Background: TGF-β1 is the most abundant cytokine in bone, in which it serves as a vital factor to interdict adipogenesis and osteogenesis of bone marrow-derived mesenchymal stem cells (BM-MSCs). However, how TGF-β1 concurrently manipulates differentiation into these two distinct lineages remains elusive.

Methods: Treatments with ligands or inhibitors followed by biochemical characterization, reporter assay, quantitative PCR and induced differentiation were applied to MSC line or primary BM-MSCs for signaling dissection. In vivo adipogenesis and ex vivo culture of bone explants were used to verify the functions of different SMAD complexes. Ingenuity Pathway Analysis, and analysis of transcriptomic datasets from human BM-MSCs in combination with hierarchical clustering and STRING assay were used to decipher the interplaying co-repressors. Mouse models of chronic and acute bone loss followed by biochemical assays and micro-computed tomography demonstrated the bone effects when functionally blocking the critical co-repressor HDAC1.

Results: Distinct from the TGF-β1 inhibition on adipogenesis through canonical SMAD2/3 signaling, we clarified that TGF-β1 suppresses osteogenesis by inducing the formation of previously unidentified mixed SMADs mainly composed of SMAD1 and SMAD2, in which SMAD2 recruits more TGF-β1-induced co-repressors including HDAC1, TGIF1 and ATF3, whereas SMAD1 allows directing the whole transcriptional suppression complex to the cis-elements of osteogenic genes. Depletion of the cross-activation to the mixed SMADs dismantled specifically the TGF-β1 suppression on osteogenesis without affecting its inhibition on adipogenesis. Such phenomena can be reproduced via knockdown of co-repressors such as Hdac1 or addition of HDAC1 inhibitors in TGF-β1-treated MSCs. In either the chronic or the acute bone loss model, we demonstrated that the TGF-β signaling was augmented in the bone niche during osteolysis, whereas administration of HDAC1 inhibitors significantly improved bone quality.

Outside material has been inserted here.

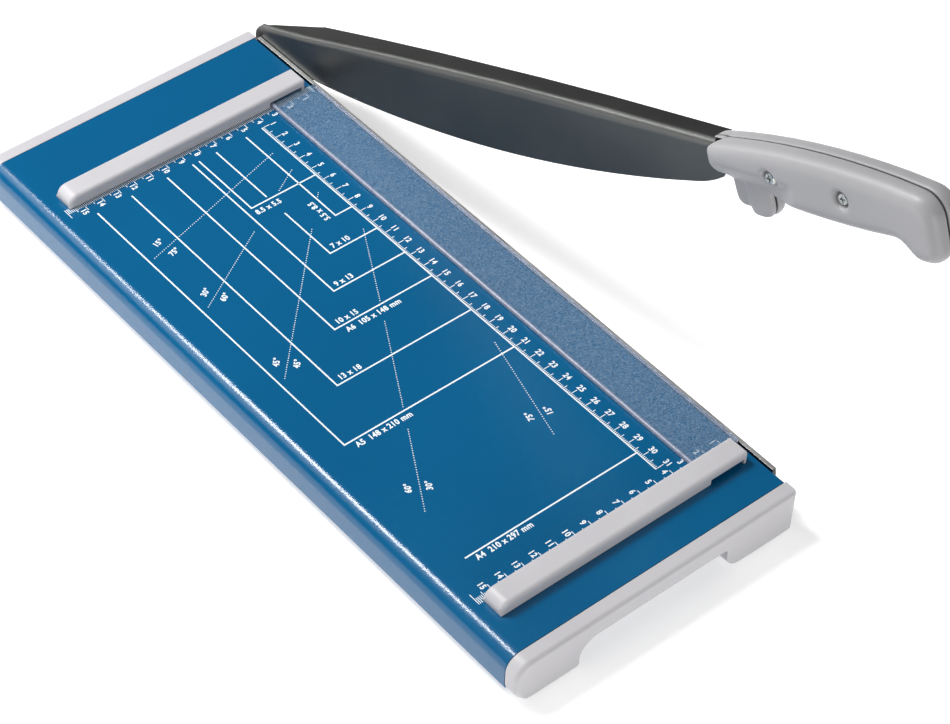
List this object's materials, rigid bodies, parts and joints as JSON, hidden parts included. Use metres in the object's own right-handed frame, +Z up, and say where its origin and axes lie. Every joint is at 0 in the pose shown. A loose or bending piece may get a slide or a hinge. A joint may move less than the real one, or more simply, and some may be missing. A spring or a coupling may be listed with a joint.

Conclusion: This study identifies a new signal valve through which TGF-β1 can inhibit osteogenesis specifically. Functional interruption of this valve can tilt the seesaw balance of BM-MSC differentiation towards osteogenesis, highlighting the interplaying co-repressors, such as HDAC1, as promising therapeutic targets to combat diverse degenerative orthopedic diseases.